A masterpiece of imagery. Oh to be in the room when this idea came up, huh? I think everyone's heads must've exploded.

9. House of Wax

Horror one sheets need extra care and attention, they really do. They need something to stand out. And on that, this design for House of Wax does it's job perfectly, selling the premise (they turn people into wax statues) and doing so in a creepy and effective manner.

8. American Gangster

The posters for American Gangster are the reason why I spend so much time discussing the bad posters. This film is incredibly mainstream with a couple of big stars and an easy-to-sell premise, just like many movies. Except unlike those other movies the makers of this one chose to actually do something altogether different instead of throwing a couple of giant floating heads hovering over a pile of guns and cocaine like you would normally expect.

7. Look at Me

Another Jeremy Saunders design. I love the imagination on display here and for a movie that plays very literal (it very much relies on its words as spoken by intelligent people) it's a very sly design.

6. The Centre of the World

Sex. Lollipop. Hooker Heels. Red. Red. Red.

5. Anacondas: The Hunt for the Blood Orchid

I haven't seen this movie, but I can't imagine it being anything other than ridiculous C-grade shlocky horror. Thankfully for us poster work doesn't discriminate and shlock horror tends to produce some of the most interesting designs. That is very much the case with Anacondas. This poster makes me wish that it had been around during the times of VHS and it would have used that bubble design and I probably would have spend time at the video store just ogling it.

4. INLAND EMPIRE

There are but two things you need to sell when it comes to INLAND EMPIRE. Those are David Lynch and Laura Dern. That they used Laura Dern's FAAACCE moment is what makes this design work so wholly. It is truly one of the scariest posters I have ever seen and yet I still want to hang it on my wall.

3. Antichrist

More Jeremy Saunders. I told you he was a genius at this stuff. So much has already been said this past year about this poster - hell, I've already done a blog piece on it earlier today - so I won't go into it again, but just look at it and tell me it doesn't make you queasy, excited, frightened, intrigued and perhaps even a bit giggly.

2. Suburban Mayhem

It's brilliant and I love it and it's amazing and perfect and stunning and just seriously great. From the comic book style, to the colour, to that amazing Emily Barclay pose to just everything.

And so we come to the top of the list. When I decided to do this list I already had the #1 spot locked and loaded. I didn't need a second opinion or to think it over, nothing. I knew. And I'm pretty sure you knew too!

1. Funny Games US

A poster that, itself, plays games with the audience. Is it a movie still? Is it painted? Is it just photoshopped? Who knows. I don't and I don't care, because it just looks so incredible. It would have been so easy to make this one of those annoying stripey posters or one where Naomi's tear-stricken face adorns the bottom right hand corner surrounded by empty space, but it's not. They chose to use an image that not only strikes possible pain, anguish and terror into anyone looking at it, but does so in a manner than screams "WE'RE HERE!" There's no hiding from Naomi's face on this one.

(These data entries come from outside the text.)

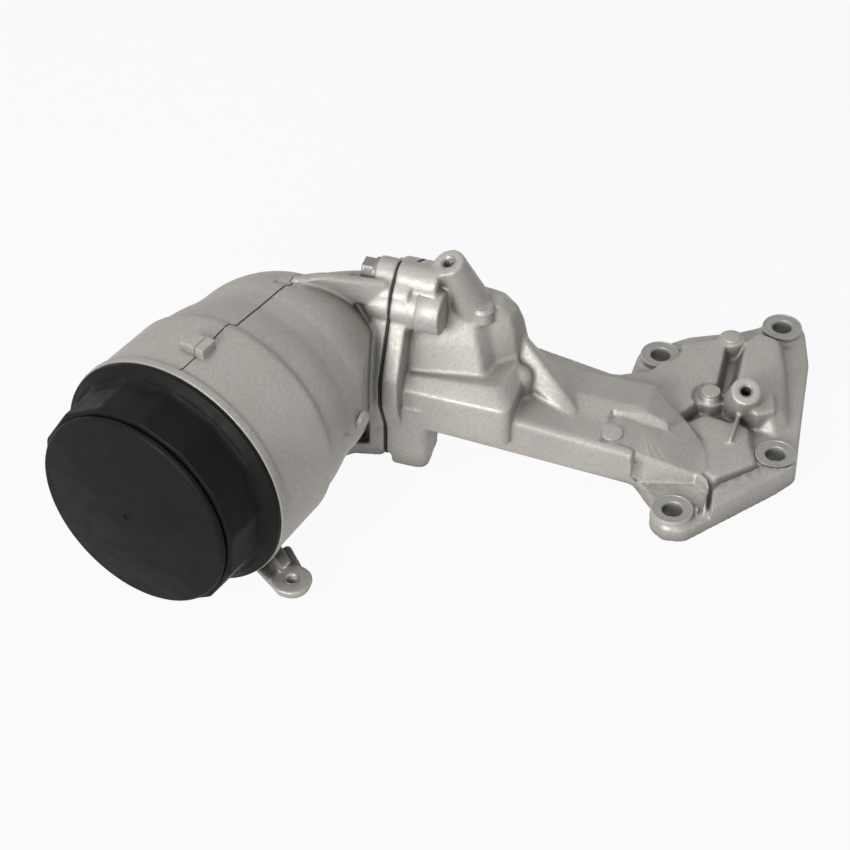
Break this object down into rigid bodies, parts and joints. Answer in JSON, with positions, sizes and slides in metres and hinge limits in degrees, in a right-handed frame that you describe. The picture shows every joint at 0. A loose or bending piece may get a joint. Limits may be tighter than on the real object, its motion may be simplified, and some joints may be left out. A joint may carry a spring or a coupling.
{
  "type": "oil filter housing",
  "caption": "Two-piece cast oil filter housing: screw-capped filter bowl, elbow joint, hooded duct arm and bolted mounting plate.",
  "frame": {"origin": "on the machined face that bolts to the engine block, in the middle of its four bolt holes", "axes": "+Z out of the engine block, +X square to the joint between the two castings and towards the mounting plate; the bowl axis is level and turned 75 degrees from +X"},
  "size_m": [0.3505, 0.334, 0.1346],
  "materials": {
    "cast_aluminium": "as cast, shot blasted",
    "machined_aluminium": "machined",
    "black_plastic": "moulded, satin",
    "gasket_fibre": "pressed fibre",
    "zinc_steel": "zinc plated",
    "spring_steel": "drawn wire",
    "black_rubber": "moulded",
    "filter_paper": "resin treated paper",
    "element_plastic": "moulded"
  },
  "bodies": {
    "housing": {"bowl_casting": "cast_aluminium", "bracket_casting": "cast_aluminium", "joint_gasket": "gasket_fibre", "joint_bolts": "zinc_steel", "locating_dowels": "zinc_steel", "standpipe": "machined_aluminium", "bypass_seat": "machined_aluminium", "bypass_retainer": "machined_aluminium", "bypass_spring": "spring_steel", "return_cage": "element_plastic", "return_spring": "spring_steel", "port_seals": "black_rubber"},
    "cartridge": {"element_top_disc": "element_plastic", "element_bottom_disc": "element_plastic", "element_grommets": "black_rubber", "pleated_media": "filter_paper", "centre_tube": "element_plastic", "drain_seal": "black_rubber"},
    "seal_ring": {"cap_seal": "black_rubber"},
    "cap": {"screw_cap": "black_plastic"},
    "bypass_valve": {"bypass_poppet": "element_plastic"},
    "return_valve": {"return_disc": "element_plastic"}
  },
  "joints": [
    {"name": "cartridge_draw", "type": "slide", "parent": "housing", "child": "cartridge", "axis": [-0.2588, -0.9659, 0], "range_m": [0, 0.135]},
    {"name": "cap_travel", "type": "slide", "parent": "cartridge", "child": "seal_ring", "axis": [-0.2588, -0.9659, 0], "range_m": [0, 0.0264]},
    {"name": "cap_turn", "type": "hinge", "parent": "seal_ring", "child": "cap", "pos_m": [-0.2394, -0.1956, 0.066], "axis": [-0.2588, -0.9659, 0], "range_deg": [0, 1584]},
    {"name": "bypass_lift", "type": "slide", "parent": "housing", "child": "bypass_valve", "axis": [0.2588, 0.9659, 0], "range_m": [0, 0.005], "stiffness_N_per_m": 2500, "springref_m": -0.004, "deforming": ["bypass_spring"]},
    {"name": "return_lift", "type": "slide", "parent": "housing", "child": "return_valve", "axis": [0, 0, 1], "range_m": [0, 0.004], "stiffness_N_per_m": 300, "springref_m": -0.002, "deforming": ["return_spring"]}
  ],
  "couplings": [
    {"joint": "cap_turn", "follows": "cap_travel", "rad_per_m": 1047.2}
  ]
}
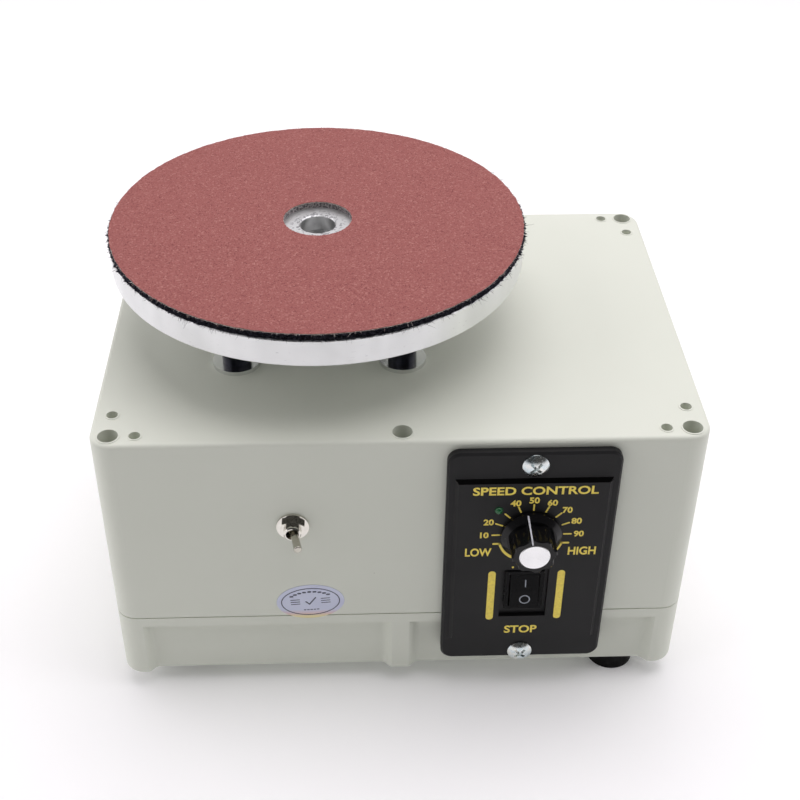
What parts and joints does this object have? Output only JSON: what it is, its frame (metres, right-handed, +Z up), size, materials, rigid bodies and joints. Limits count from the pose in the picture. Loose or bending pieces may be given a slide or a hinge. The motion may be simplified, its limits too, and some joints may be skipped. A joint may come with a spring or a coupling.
{
  "type": "pottery grinding wheel",
  "caption": "Electric pottery wheel: an aluminium disc faced with abrasive sheet turns above a plastic motor enclosure with a speed dial, a rocker switch and a toggle switch.",
  "frame": {"origin": "centre of the bounding box on the surface that the feet stand on, under the middle of the enclosure", "axes": "+X along the enclosure's long side to the right, +Y to the back, away from the control panel, +Z up along the spindle"},
  "size_m": [0.212, 0.1885, 0.1623],
  "materials": {
    "enclosure_plastic": "ivory grey moulded ABS, fine satin grain",
    "black_panel": "black moulded plastic, satin, with printed yellow markings",
    "black_knob": "glossy black moulded plastic",
    "switch_black": "black plastic, half gloss",
    "turned_aluminium": "turned, fine concentric tool marks",
    "spun_cap": "spun, bright rim",
    "motor_aluminium": "die cast and machined",
    "steel_shaft": "ground",
    "bright_zinc": "bright zinc or nickel plate",
    "black_oxide_steel": "black oxide",
    "bearing_steel": "polished",
    "electrical_steel": "laminated",
    "copper_winding": "enamelled copper",
    "rubber_black": "matt moulded rubber",
    "seal_rubber": "soft foamed rubber cord",
    "hook_fabric": "black hook-and-loop pile",
    "abrasive_grit": "red-brown aluminium oxide grain on paper",
    "green_lens": "green tinted lens, unlit",
    "circuit_board": "green laminate with components",
    "ferrite": "sintered magnet",
    "capacitor_case": "white plastic case",
    "terminal_plastic": "cream moulded plastic",
    "gland_plastic": "black nylon",
    "sticker_film": "pale lilac foil label"
  },
  "bodies": {
    "base": {"enclosure_body": "enclosure_plastic", "enclosure_lid": "enclosure_plastic", "lid_seal": "seal_rubber", "lid_screws": "bright_zinc", "rubber_feet": "rubber_black", "foot_screws": "bright_zinc", "foot_nuts": "bright_zinc", "motor_washers": "bright_zinc", "motor_screws": "black_oxide_steel", "motor_front_flange": "motor_aluminium", "motor_housing": "motor_aluminium", "motor_rear_cover": "motor_aluminium", "motor_through_bolts": "bright_zinc", "stator_core": "electrical_steel", "stator_windings": "copper_winding", "bearing_outer_races": "bearing_steel", "tacho_coil": "copper_winding", "tacho_cover": "gland_plastic", "control_faceplate": "black_panel", "panel_screws": "bright_zinc", "control_case": "black_panel", "control_case_cover": "black_panel", "control_board": "circuit_board", "potentiometer_body": "bright_zinc", "potentiometer_nut": "bright_zinc", "speed_led": "green_lens", "rocker_housing": "switch_black", "toggle_body": "switch_black", "toggle_bushing": "bright_zinc", "toggle_washer": "bright_zinc", "toggle_nut": "bright_zinc", "gland_body": "gland_plastic", "gland_locknut": "gland_plastic", "gland_seal": "rubber_black", "gland_cap": "gland_plastic", "run_capacitor": "capacitor_case", "capacitor_clamp": "bright_zinc", "capacitor_screws": "bright_zinc", "terminal_block": "terminal_plastic", "terminal_screws": "bright_zinc", "inspection_sticker": "sticker_film"},
    "spindle": {"motor_shaft": "steel_shaft", "rotor_core": "electrical_steel", "bearing_inner_races": "bearing_steel", "tacho_magnet": "ferrite", "disc_hub": "motor_aluminium", "hub_grub_screws": "black_oxide_steel", "disc_screws": "black_oxide_steel", "disc_plate": "turned_aluminium", "hook_pad": "hook_fabric", "abrasive_disc": "abrasive_grit"},
    "ball_set": {"bearing_balls": "bearing_steel", "bearing_cages": "bearing_steel"},
    "knob": {"speed_knob": "black_knob", "knob_cap": "spun_cap", "potentiometer_shaft": "steel_shaft"},
    "rocker": {"rocker_paddle": "switch_black"},
    "toggle": {"toggle_lever": "bright_zinc"}
  },
  "joints": [
    {"name": "spindle_spin", "type": "hinge", "parent": "base", "child": "spindle", "pos_m": [-0.0285, 0, 0.15], "axis": [0, 0, 1], "continuous": true},
    {"name": "ball_orbit", "type": "hinge", "parent": "base", "child": "ball_set", "pos_m": [-0.0285, 0, 0.075], "axis": [0, 0, 1], "continuous": true},
    {"name": "knob_turn", "type": "hinge", "parent": "base", "child": "knob", "pos_m": [0.0453, -0.0827, 0.0812], "axis": [0, -1, 0], "range_deg": [-160, 140]},
    {"name": "rocker_tilt", "type": "hinge", "parent": "base", "child": "rocker", "pos_m": [0.0445, -0.0818, 0.0542], "axis": [1, 0, 0], "range_deg": [0, 12]},
    {"name": "toggle_swing", "type": "hinge", "parent": "base", "child": "toggle", "pos_m": [-0.0385, -0.0792, 0.083], "axis": [0, 0, 1], "range_deg": [-22, 0]}
  ],
  "couplings": [
    {"joint": "ball_orbit", "follows": "spindle_spin", "ratio": 0.3909}
  ]
}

The contrast, that image, that tagline, the simple helvetica font, it all just works. It's become iconic in poster-watching circles and for good reason. It's topped most similar lists to this and, for a change, group think is actually right! Viva la Haneke, I guess. Nothing can get me to actually watch the movie (so perhaps that's an immediate fail right there?) but this poster should be plastered all over my wall like wallpaper and like the Mona Lisa it would follow me everywhere.

And that's that folks. Hope you enjoyed and hope you got plenty of eye candy out of it. Feel free to discuss in the comments. Agree? Disagree? Do you think I missed anything (I didn't)? Dive in if you wish. It's been a blast.

6 comments:

Joel said...

Mulholland Drive's poster is one of the few 'floating head' posters that works. My theory for why it does is that is you ignore the palm trees and hills and hollywood sign and focus on their faces, all those elements blend to make it look like they are the bodies of the two women. The line of palm trees beside Watts appear to make her shoulder, and you could even argue the hills and hollywood sign appear to be Harrings arms around Watts.
Just a theory :)

Matt Riviera said...

Great countdown!

There's an insightful interview with FUNNY GAMES poster designer Akiko Stehrenberger at The Auteurs, along with some alternate versions.

Colin Biggs said...

The poster definitely compelled me to see Fuuny Games.

Anonymous said...

Excellent list :)

I'm so glad you included the 'Girlfriend Experience' poster. When I first saw it, I couldn't quite figure out why it was so poppy and alluring. Then I took a closer look. Those dots! That tag line! Glorious! I laughed for an hour in my head.

Also, I much prefer this design for 'Mulholland Drive':

http://www.impawards.com/2001/posters/mulholland_drive_ver2.jpg

There's something very spooky about the exposure washing out her face next to that thick, dark eye and the shadowy blue-black scene above. You can't really tell exactly who she is (I first thought, 'is that a man dressed as a woman?'), but her face still imparts strong emotion: a sort of longing desperation.

Glenn Dunks said...

Fitz, it would have compelled me to see it if I hadn't already seen and wildly disliked the original and I was aware it was essentially shot-for-shot.

Glenn Dunks said...

Adam, I thought those posters for "Mulholland Drive" were too obvious in their presentation of the dark themes of the film when, at least for me, the genius of the film is the sparkly Hollywood dream stuff of the first two thirds, an aura that the poster I chose represents.